As I wrote in Are You Using Your Weekends to Escape Your Weekdays?
If we devoted more of our free time to discovering and nurturing the things that make us feel truly alive, bliss would become a phenomenon we experience on a Monday morning or Tuesday afternoon just as easily as we experience it on a Friday night or Saturday morning. We don’t have to live in misery for five days a week while we look at our free time as nothing more than a chance to drown away our sorrows and rest up for the next week-long train ride through hell.

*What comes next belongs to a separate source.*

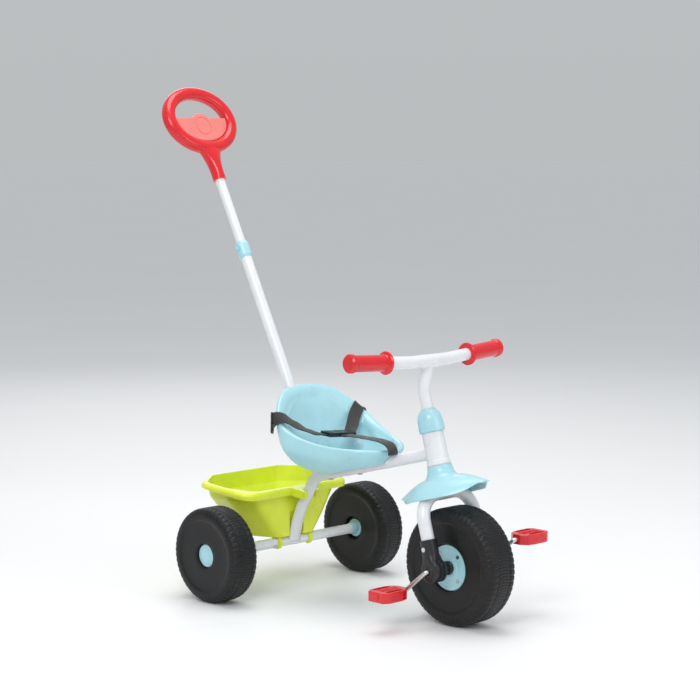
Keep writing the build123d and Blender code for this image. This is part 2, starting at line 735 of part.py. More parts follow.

Work that makes you truly come alive is experienced as an investment of your energy rather than an expenditure. The adage, “when you find what you love, you’ll never work another day in your life,” isn’t a false promise of a life free from discipline and demand, but rather an invitation to a kind of work that gives back. For those who manage to carve out their life’s calling, work is experienced as a reciprocating force. The energy one pours into it is reflected back to the worker in various forms. Rather than condemning ourselves to the soul-sucking monotony of the so-called “daily grind” or “rat race, we can create a lifestyle in which work is found to be a deep source of nourishment. However, this isn’t easy. In order to experience work in this way, we must work harder at building a healthy relationship to our work than we do at just showing up to our jobs. At Praxis, we see that kind of work as a work that’s more than worth doing.